Visto en retrospectiva, el poema constata que los habitantes de El Salado, tanto aquellos que fueron asesinados como los que no, literalmente están ante una "invasión", y no solo de trinitarias, sino también de líquenes, larvas, setas, piedras, detritus, renacuajos, matorrales, pájaros, riachuelos y árboles: todo un conjunto de materialidades orgánicas e inorgánicas que desde el inicio fueron acumulándose e interconectándose hasta formar toda una urdimbre biótica y abiótica que, gracias a sus agenciamientos y a las lógicas distributivas que les subyacen, permiten hablar del monte como un espacio de muerte, pero, sin duda alguna, también de vida. No es casual, en ese sentido, que, justo después de que "La mata" les dé la bienvenida a las mujeres (esas otras guardianas de la memoria), Rueda, con sus dibujos, construya toda una sintaxis espacial con intenciones intersemióticas en donde el régimen de representación escriturario-literario de Hernández se evapora para dar finalmente paso a una maleza pictórica que, como se dijo anteriormente, todo lo invade6. En ese sentido, la supremacía visual que hacia el final del libro adquieren dichas ilustraciones es sintomática, como bien dice La mata en una de sus intervenciones, de "la detonación / de un acto que venía entrañándose" (Hernández 63).
Conclusiones
En La mata la naturaleza puede ser leída como una red de agenciamientos no-humanos que, en su interacción con los sujetos humanos, termina perfilándose como un actante de carácter adyuvante capaz de vaticinar la masacre paramilitar de El Salado. Dicha lectura permite corroborar la agencia que tiene dicha red para lograr que el programa poético-narrativo en cuestión pueda cumplirse. En el marco de dichas discusiones también quisimos arrojar luz sobre los modos en los que Hernández se vale del arquetipo fecundativo de la tierra a partir del cuerpo y la sangre de las víctimas, para de esta manera hacer del mundo de lo no-humano un testigo de la violencia, pero también un lugar de memoria para los masacrados y los sobrevivientes.

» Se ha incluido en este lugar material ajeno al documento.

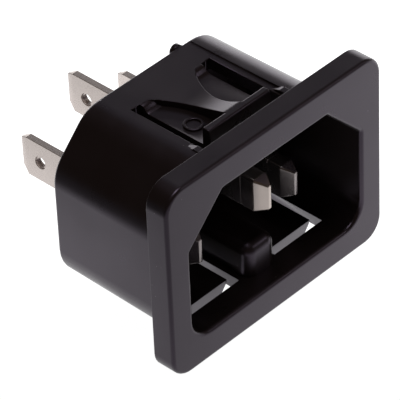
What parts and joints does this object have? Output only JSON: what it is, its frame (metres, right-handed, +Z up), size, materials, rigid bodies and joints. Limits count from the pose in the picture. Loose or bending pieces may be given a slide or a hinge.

La literatura colombiana no ha sido ajena a estas sensibilidades ecológico-ambientales, como tampoco a las relaciones entre el ámbito de lo humano y lo no-humano que dichas sensibilidades suponen cuando se les mira dentro de un marco de violencia. Sin obviar novelas como La vorágine (1924), de José Eustasio Rivera y Toá. Narraciones de cauchería (1933), de César Uribe Piedrahita, o poemarios como Los ríos navegados (1951), de Carlos Castro Saavedra o La serena hierba (2013), de Horacio Benavides, lo cierto es que, en los últimos años, ha sido la escritura de mujeres la que, al parecer, y con mayor ahínco, se ha atrevido -y La mata es un claro ejemplo de ello- a pensar nuestras violencias en clave relacional7.
Bien sea que se le mire desde los linderos de la poesía o desde la narrativa, lo cierto es que una aproximación a La mata como la que aquí hemos propuesto, cimentada en los preceptos hermenéuticos y teórico-conceptuales del giro no-humano y con ello de la ecocrítica materialista, permite leer de mejor manera toda una tradición literaria, tanto poética como narrativa, que ha hecho del binomio naturaleza-violencia su rasgo más definitorio. A su vez, una lectura como esta contribuye a un análisis mucho más pormenorizado de cómo el conflicto armado ha sido capaz de integrar al sujeto no solo humano, sino también no-humano (naturaleza y medioambiente) en su lógica destructiva, pero también de las maneras en las que la palabra escrita se ha acercado al país desde una lógica constructiva de la paz, la reconciliación y la no repetición en la que la naturaleza, y todo lo que en ella habita, también sea tomada en cuenta.